What Are Mini Options?
Mini options are types of contracts in which the 10 shares of a stock or exchange-traded fund (ETF) serve as the underlying security. This is the primary difference between standard options and mini options. Normally, standard options use 100 shares as the underlying security.
Mini options are currently unavailable for ETFs of single stocks, but the mini options on indices can still be used. Also known as E-options, mini options are exchange-traded option contracts, and they are a fraction of the value of the corresponding standard option contract.
The mini options are most of the time found listed on benchmark indices, whereby an E-mini index is the underlying asset feature. It is not possible to find mini options listed anywhere other than on major indices. For example, the CBOE’s mini-SPX (XSP) is an option that was launched in 1997.
It was put in place to make tracking the underlying S&P easier. There is an array of mini index options available, and most of them presently trade on the S&P 500, Russell 2000, and Nasdaq 100.
If you’re getting started on trading stocks, you must be well versed with mini options and how they work. In this comprehensive article, we have shared everything you need to know about mini options and the essential purposes they serve.
To get as many details as you can, we recommend reading this piece in its entirety. Also, as a team, we are available to answer your questions in case you have a few things that need further clarification.
Why Were Mini Options Introduced?
If you’re just getting started on stocks due to high stock prices, it might be hard for you, as a small investor, to afford shares. Because of this, there was a need to come up with fairways to enable beginners to afford small shares. This led to the mini option.
The mini options were designed to enhance interest among investors as many of them lack the huge sums of money to afford 100 shares of the high-profile stocks. This new type of option was introduced to let investors own less than 100 shares and increase the number with time.
The number 10 is the contract multiplier that is used for strike prices and premiums in mini options. For instance, if an investor purchases one ABC7 call mini option at a 300-strike price for the quoted price of 5.50, the purchaser would end up paying 5.50x $10=$55 (excluding fees and commissions).
If you opt for the standard option with at least 100 shares deliverable, on the other hand, a multiplier of 100 alongside a quoted price of 5.50, you will end up paying $550. It’s important to understand that not all stocks have mini options.
In the next section, to help you make the best investment decision, we will help you understand the types of stocks that have mini options. Up to this level, you can now tell that the mini options were introduced to help investors who could not raise the capital that is worth 100 shares.
What Stocks Have Mini Options?
Today, there are only a few companies that provide willing investors with mini options:
1. Apple Inc. (AAPL)
As one of the most successful companies in the world, Apple was founded in 1976 by Steve Jobs, Steve Wozniak, and Ronald Wayne to design and sell personal computers. In 1977, the company was incorporated as Apple Computer, Inc. (shortened to Apple Inc., in 2007.)

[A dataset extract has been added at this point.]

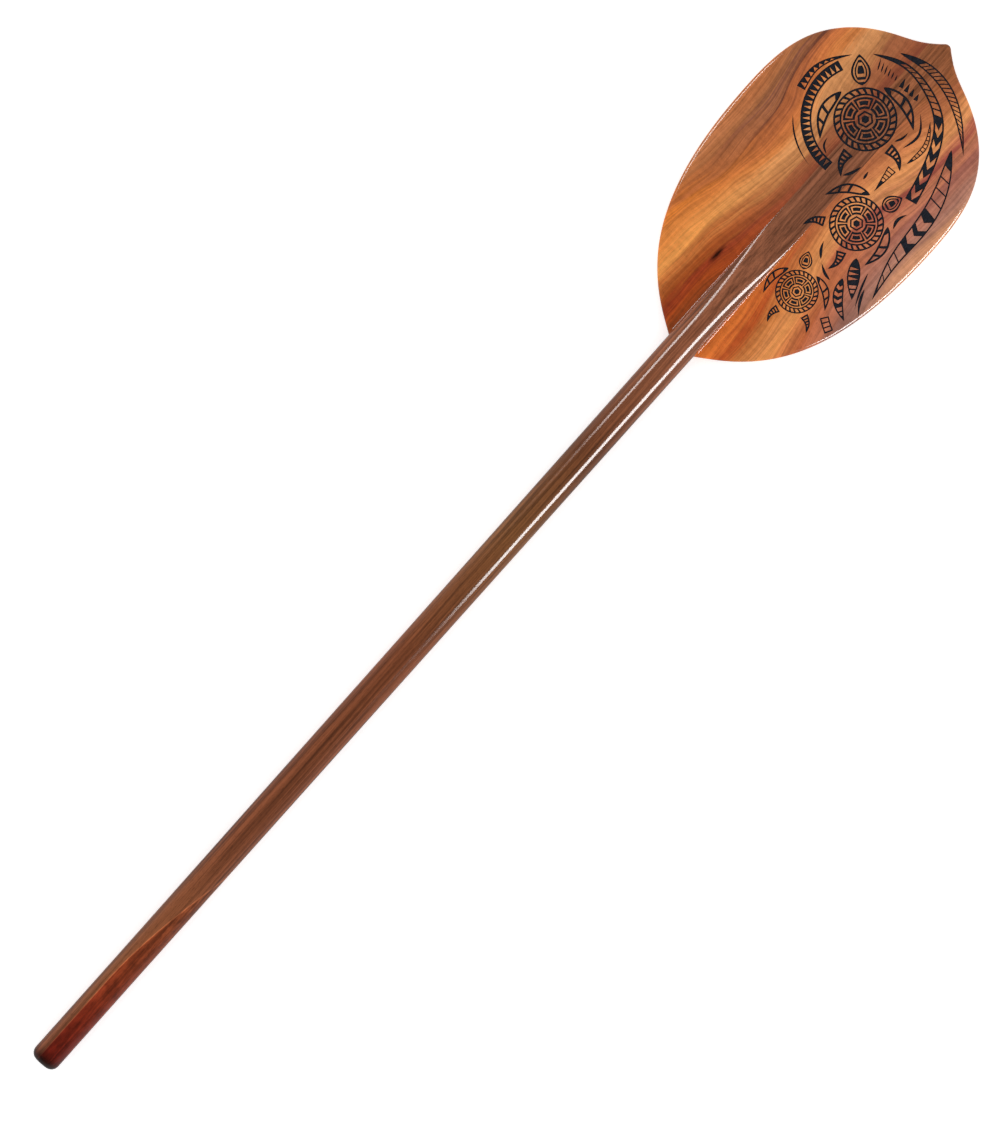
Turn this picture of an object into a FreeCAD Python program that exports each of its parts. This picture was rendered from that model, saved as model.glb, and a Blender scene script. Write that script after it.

The company is known as a brand that focuses on creativity and technology. Since its founding, the company has produced and sold some of the most used electronics worldwide. In 2019, Apple launched three new iPhones: iPhone 11 Pro, iPhone 11, and iPhone 11 Pro Max. It also came up with a unique version of MacBook Air, an updated Mac Pro, and the new Mac Mini.
2. Amazon.com Inc. (AMZN)
Jeff Bezos founded Amazon in 1994 as a site that only focused on selling books. Amazon did not go public until 1997, and each share went for $18 and had a market cap of around $438 million. Today, Amazon is the one company that every business is looking to beat, but they have a lot of work to do to get there.
3. Alphabet Inc. (GOOG)
Google is a subsidiary of Alphabet Inc., which has grown very quickly over the years. The company grew fast and acquired platforms such as YouTube, DoubleClick, and Android. It has a search market that is used in all parts of the world, which means its presence is impossible to ignore.
Google has used a lot of effort to ensure that the internet is made available in various parts of the globe. This is one of the best places to use mini options in case you don’t have enough capital to acquire 100 shares.
What Do You Need to Watch Out for With Mini Options?
Here are some of the things you need to watch out for if you intend to use mini options.
1. Lower Outlay
The greatest perk of mini options is that they need a very low cash outlay, which is around one-tenth of the amount required in the standard option. This makes it easier for investors to acquire shares without having to raise a lot of money.
2. Commissions Are Higher on a Percentage Basis
On the flip side, when trading mini options, at times, the commissions will add up. For instance, if a mini option requires that you use a flat fee of around $10, while the standard contract trades at $10, the commission will work out to 1%.
3. Best for Hedging Odd Lots
Most investors in the industry have odd lots; this means less than the required 100 shares. Most of the time, mini options can be used to hedge the exposures effectively and successfully.
If you’re looking to acquire shares from a company, mini options make it easier to purchase stock. While this option is not available in many cases, you can still find companies that give you the chance to get started in trading stocks. You can start with a low amount of money to let you earn profits as you learn. Be sure to check out the pros and cons of mini options and only give it a try when you’re sure that it’s the best option.